Start of Information provided

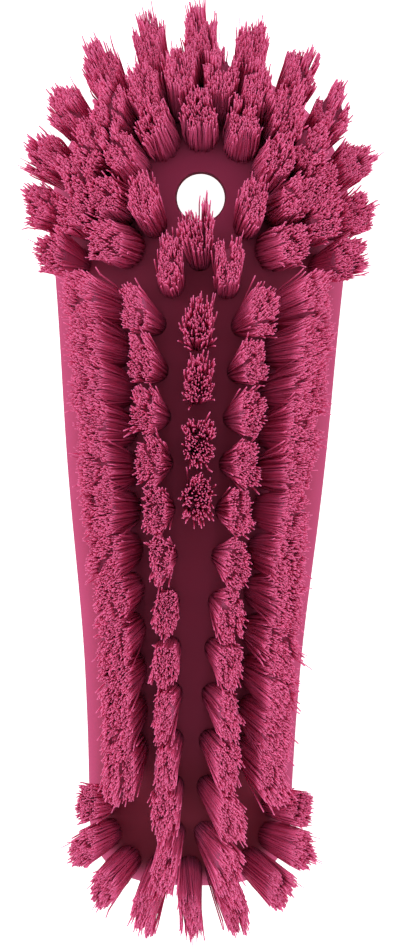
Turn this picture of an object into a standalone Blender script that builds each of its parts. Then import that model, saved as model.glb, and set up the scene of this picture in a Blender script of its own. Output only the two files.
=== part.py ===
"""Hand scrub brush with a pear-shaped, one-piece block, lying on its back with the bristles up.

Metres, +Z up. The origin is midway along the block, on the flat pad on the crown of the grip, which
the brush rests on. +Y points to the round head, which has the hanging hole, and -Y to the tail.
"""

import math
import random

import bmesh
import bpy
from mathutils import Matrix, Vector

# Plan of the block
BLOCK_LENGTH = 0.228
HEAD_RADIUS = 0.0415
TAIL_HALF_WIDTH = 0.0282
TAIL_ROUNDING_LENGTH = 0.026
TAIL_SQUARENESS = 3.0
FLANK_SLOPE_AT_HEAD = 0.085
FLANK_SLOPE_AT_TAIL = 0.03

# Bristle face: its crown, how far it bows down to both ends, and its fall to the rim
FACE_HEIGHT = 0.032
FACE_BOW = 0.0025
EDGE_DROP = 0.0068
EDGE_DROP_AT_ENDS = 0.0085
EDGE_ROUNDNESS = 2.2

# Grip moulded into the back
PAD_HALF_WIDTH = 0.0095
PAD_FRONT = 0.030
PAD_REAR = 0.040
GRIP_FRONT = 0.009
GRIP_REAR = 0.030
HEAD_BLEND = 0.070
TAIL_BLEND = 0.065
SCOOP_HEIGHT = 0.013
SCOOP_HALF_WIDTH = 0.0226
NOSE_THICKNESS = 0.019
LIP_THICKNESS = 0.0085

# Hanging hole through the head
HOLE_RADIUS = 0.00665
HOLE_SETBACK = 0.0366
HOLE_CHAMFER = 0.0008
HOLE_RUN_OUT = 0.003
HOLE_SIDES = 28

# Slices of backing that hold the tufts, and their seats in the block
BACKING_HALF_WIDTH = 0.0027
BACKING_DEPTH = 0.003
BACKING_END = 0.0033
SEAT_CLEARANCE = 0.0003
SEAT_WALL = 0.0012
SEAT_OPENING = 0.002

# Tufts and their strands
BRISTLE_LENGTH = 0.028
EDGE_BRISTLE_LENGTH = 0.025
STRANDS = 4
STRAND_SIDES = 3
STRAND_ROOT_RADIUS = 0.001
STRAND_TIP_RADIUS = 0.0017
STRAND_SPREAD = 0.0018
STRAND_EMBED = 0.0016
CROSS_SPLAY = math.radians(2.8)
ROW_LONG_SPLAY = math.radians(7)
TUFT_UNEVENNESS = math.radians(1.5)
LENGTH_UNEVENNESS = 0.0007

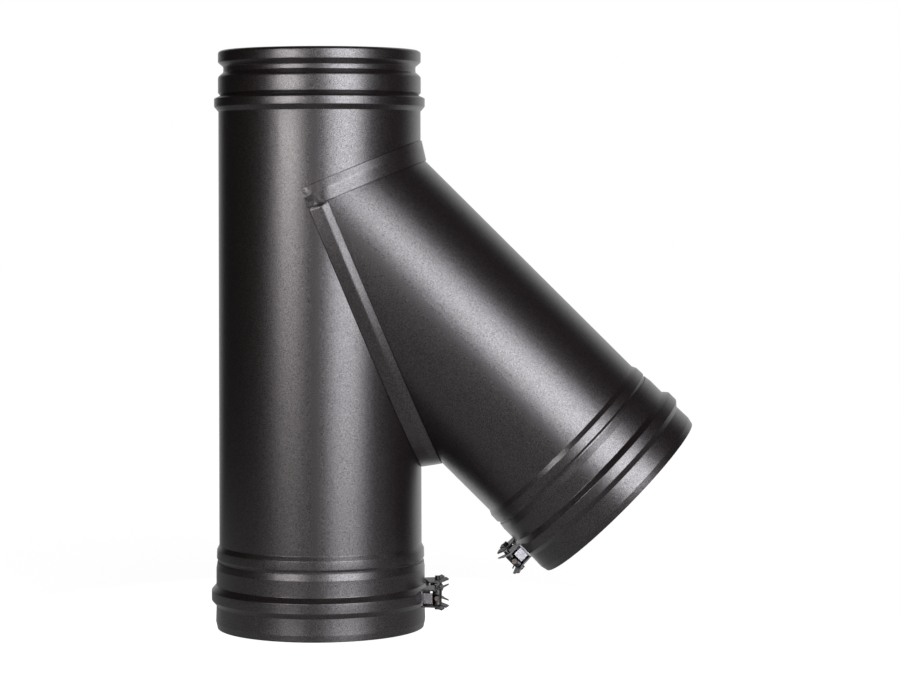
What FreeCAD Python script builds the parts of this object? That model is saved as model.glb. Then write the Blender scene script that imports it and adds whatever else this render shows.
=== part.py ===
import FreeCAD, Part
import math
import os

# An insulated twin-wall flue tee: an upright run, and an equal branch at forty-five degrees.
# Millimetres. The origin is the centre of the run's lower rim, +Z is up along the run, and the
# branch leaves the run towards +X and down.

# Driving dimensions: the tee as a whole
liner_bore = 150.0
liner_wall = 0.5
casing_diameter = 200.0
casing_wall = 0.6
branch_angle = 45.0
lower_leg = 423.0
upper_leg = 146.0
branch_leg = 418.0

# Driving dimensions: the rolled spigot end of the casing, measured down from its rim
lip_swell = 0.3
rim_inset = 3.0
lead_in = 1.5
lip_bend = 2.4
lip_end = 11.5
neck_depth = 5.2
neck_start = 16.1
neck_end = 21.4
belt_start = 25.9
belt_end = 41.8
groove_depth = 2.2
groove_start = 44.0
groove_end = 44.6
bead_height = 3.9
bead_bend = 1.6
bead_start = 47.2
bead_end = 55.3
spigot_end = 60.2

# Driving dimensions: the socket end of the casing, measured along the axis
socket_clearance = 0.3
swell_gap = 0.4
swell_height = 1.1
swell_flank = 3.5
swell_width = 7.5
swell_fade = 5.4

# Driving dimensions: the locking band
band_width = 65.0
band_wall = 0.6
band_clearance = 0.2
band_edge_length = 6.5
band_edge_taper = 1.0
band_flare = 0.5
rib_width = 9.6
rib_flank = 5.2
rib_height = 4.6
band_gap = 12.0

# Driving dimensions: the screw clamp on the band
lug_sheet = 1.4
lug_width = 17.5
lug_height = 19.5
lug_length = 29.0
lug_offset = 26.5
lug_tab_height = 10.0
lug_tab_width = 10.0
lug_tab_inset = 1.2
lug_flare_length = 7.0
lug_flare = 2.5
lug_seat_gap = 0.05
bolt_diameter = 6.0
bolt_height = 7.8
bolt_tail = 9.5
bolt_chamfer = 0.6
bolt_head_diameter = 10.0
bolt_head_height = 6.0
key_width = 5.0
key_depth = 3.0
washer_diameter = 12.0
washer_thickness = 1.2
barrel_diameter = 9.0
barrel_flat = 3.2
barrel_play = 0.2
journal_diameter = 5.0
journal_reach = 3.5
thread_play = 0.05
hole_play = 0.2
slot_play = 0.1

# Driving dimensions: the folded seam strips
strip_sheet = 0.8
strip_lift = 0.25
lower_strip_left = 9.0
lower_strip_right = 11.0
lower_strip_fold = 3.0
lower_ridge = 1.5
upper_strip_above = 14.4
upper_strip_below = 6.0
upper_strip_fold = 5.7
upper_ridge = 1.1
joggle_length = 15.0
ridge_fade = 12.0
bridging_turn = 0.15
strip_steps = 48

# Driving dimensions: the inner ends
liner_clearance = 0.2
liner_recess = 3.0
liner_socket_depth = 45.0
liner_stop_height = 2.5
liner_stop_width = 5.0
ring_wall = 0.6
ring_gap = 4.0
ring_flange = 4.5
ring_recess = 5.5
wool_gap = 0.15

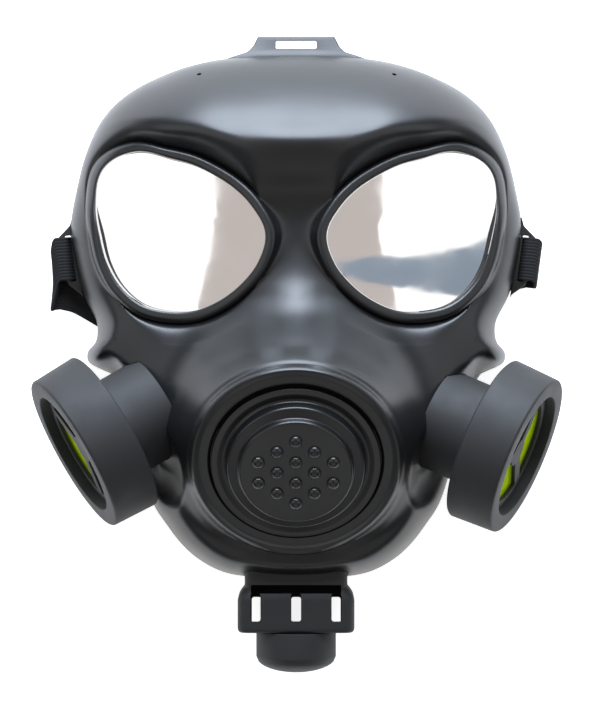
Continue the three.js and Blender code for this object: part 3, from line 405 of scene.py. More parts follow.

End of Information provided

**Problem requirements**: Copy the data above exactly. Every line must be included.

**Written solution**:
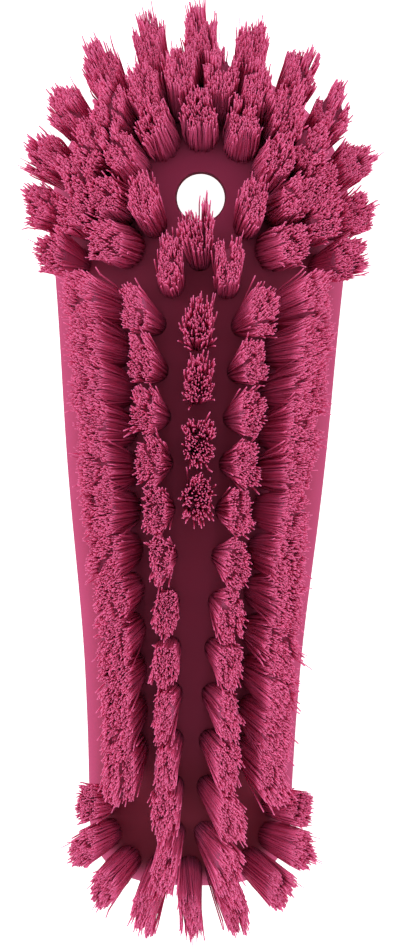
Turn this picture of an object into a standalone Blender script that builds each of its parts. Then import that model, saved as model.glb, and set up the scene of this picture in a Blender script of its own. Output only the two files.
=== part.py ===
"""Hand scrub brush with a pear-shaped, one-piece block, lying on its back with the bristles up.

Metres, +Z up. The origin is midway along the block, on the flat pad on the crown of the grip, which
the brush rests on. +Y points to the round head, which has the hanging hole, and -Y to the tail.
"""

import math
import random

import bmesh
import bpy
from mathutils import Matrix, Vector

# Plan of the block
BLOCK_LENGTH = 0.228
HEAD_RADIUS = 0.0415
TAIL_HALF_WIDTH = 0.0282
TAIL_ROUNDING_LENGTH = 0.026
TAIL_SQUARENESS = 3.0
FLANK_SLOPE_AT_HEAD = 0.085
FLANK_SLOPE_AT_TAIL = 0.03

# Bristle face: its crown, how far it bows down to both ends, and its fall to the rim
FACE_HEIGHT = 0.032
FACE_BOW = 0.0025
EDGE_DROP = 0.0068
EDGE_DROP_AT_ENDS = 0.0085
EDGE_ROUNDNESS = 2.2

# Grip moulded into the back
PAD_HALF_WIDTH = 0.0095
PAD_FRONT = 0.030
PAD_REAR = 0.040
GRIP_FRONT = 0.009
GRIP_REAR = 0.030
HEAD_BLEND = 0.070
TAIL_BLEND = 0.065
SCOOP_HEIGHT = 0.013
SCOOP_HALF_WIDTH = 0.0226
NOSE_THICKNESS = 0.019
LIP_THICKNESS = 0.0085

# Hanging hole through the head
HOLE_RADIUS = 0.00665
HOLE_SETBACK = 0.0366
HOLE_CHAMFER = 0.0008
HOLE_RUN_OUT = 0.003
HOLE_SIDES = 28

# Slices of backing that hold the tufts, and their seats in the block
BACKING_HALF_WIDTH = 0.0027
BACKING_DEPTH = 0.003
BACKING_END = 0.0033
SEAT_CLEARANCE = 0.0003
SEAT_WALL = 0.0012
SEAT_OPENING = 0.002

# Tufts and their strands
BRISTLE_LENGTH = 0.028
EDGE_BRISTLE_LENGTH = 0.025
STRANDS = 4
STRAND_SIDES = 3
STRAND_ROOT_RADIUS = 0.001
STRAND_TIP_RADIUS = 0.0017
STRAND_SPREAD = 0.0018
STRAND_EMBED = 0.0016
CROSS_SPLAY = math.radians(2.8)
ROW_LONG_SPLAY = math.radians(7)
TUFT_UNEVENNESS = math.radians(1.5)
LENGTH_UNEVENNESS = 0.0007

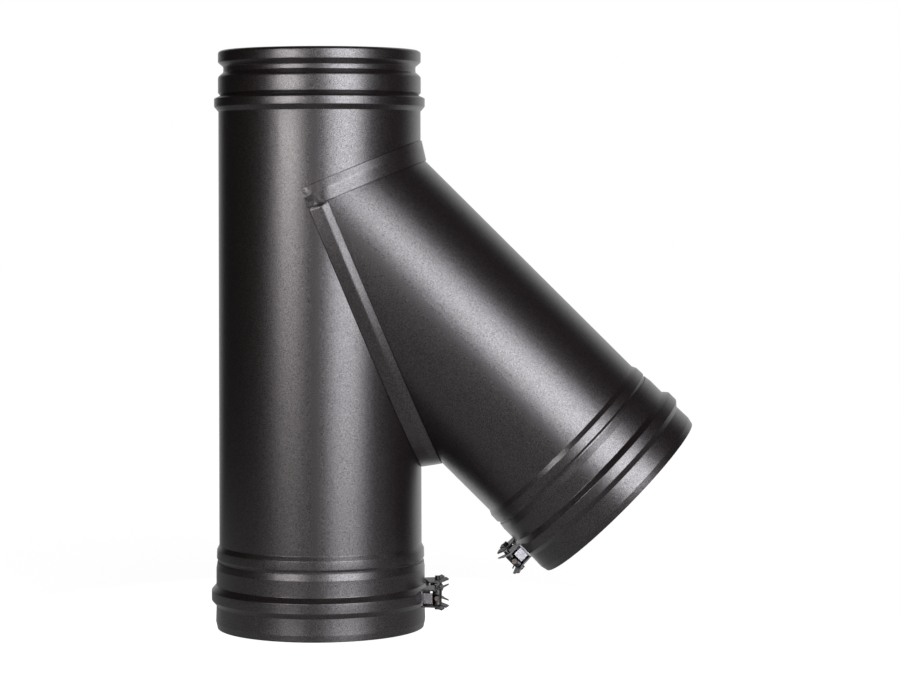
What FreeCAD Python script builds the parts of this object? That model is saved as model.glb. Then write the Blender scene script that imports it and adds whatever else this render shows.
=== part.py ===
import FreeCAD, Part
import math
import os

# An insulated twin-wall flue tee: an upright run, and an equal branch at forty-five degrees.
# Millimetres. The origin is the centre of the run's lower rim, +Z is up along the run, and the
# branch leaves the run towards +X and down.

# Driving dimensions: the tee as a whole
liner_bore = 150.0
liner_wall = 0.5
casing_diameter = 200.0
casing_wall = 0.6
branch_angle = 45.0
lower_leg = 423.0
upper_leg = 146.0
branch_leg = 418.0

# Driving dimensions: the rolled spigot end of the casing, measured down from its rim
lip_swell = 0.3
rim_inset = 3.0
lead_in = 1.5
lip_bend = 2.4
lip_end = 11.5
neck_depth = 5.2
neck_start = 16.1
neck_end = 21.4
belt_start = 25.9
belt_end = 41.8
groove_depth = 2.2
groove_start = 44.0
groove_end = 44.6
bead_height = 3.9
bead_bend = 1.6
bead_start = 47.2
bead_end = 55.3
spigot_end = 60.2

# Driving dimensions: the socket end of the casing, measured along the axis
socket_clearance = 0.3
swell_gap = 0.4
swell_height = 1.1
swell_flank = 3.5
swell_width = 7.5
swell_fade = 5.4

# Driving dimensions: the locking band
band_width = 65.0
band_wall = 0.6
band_clearance = 0.2
band_edge_length = 6.5
band_edge_taper = 1.0
band_flare = 0.5
rib_width = 9.6
rib_flank = 5.2
rib_height = 4.6
band_gap = 12.0

# Driving dimensions: the screw clamp on the band
lug_sheet = 1.4
lug_width = 17.5
lug_height = 19.5
lug_length = 29.0
lug_offset = 26.5
lug_tab_height = 10.0
lug_tab_width = 10.0
lug_tab_inset = 1.2
lug_flare_length = 7.0
lug_flare = 2.5
lug_seat_gap = 0.05
bolt_diameter = 6.0
bolt_height = 7.8
bolt_tail = 9.5
bolt_chamfer = 0.6
bolt_head_diameter = 10.0
bolt_head_height = 6.0
key_width = 5.0
key_depth = 3.0
washer_diameter = 12.0
washer_thickness = 1.2
barrel_diameter = 9.0
barrel_flat = 3.2
barrel_play = 0.2
journal_diameter = 5.0
journal_reach = 3.5
thread_play = 0.05
hole_play = 0.2
slot_play = 0.1

# Driving dimensions: the folded seam strips
strip_sheet = 0.8
strip_lift = 0.25
lower_strip_left = 9.0
lower_strip_right = 11.0
lower_strip_fold = 3.0
lower_ridge = 1.5
upper_strip_above = 14.4
upper_strip_below = 6.0
upper_strip_fold = 5.7
upper_ridge = 1.1
joggle_length = 15.0
ridge_fade = 12.0
bridging_turn = 0.15
strip_steps = 48

# Driving dimensions: the inner ends
liner_clearance = 0.2
liner_recess = 3.0
liner_socket_depth = 45.0
liner_stop_height = 2.5
liner_stop_width = 5.0
ring_wall = 0.6
ring_gap = 4.0
ring_flange = 4.5
ring_recess = 5.5
wool_gap = 0.15

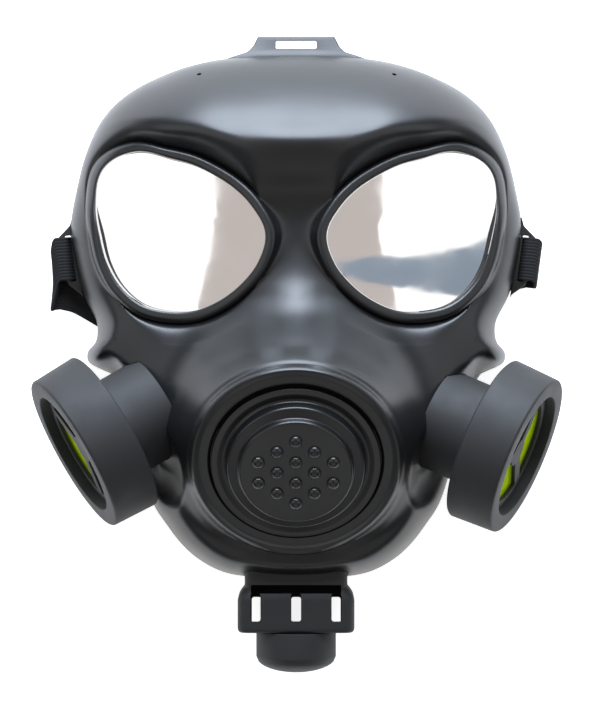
Continue the three.js and Blender code for this object: part 3, from line 405 of scene.py. More parts follow.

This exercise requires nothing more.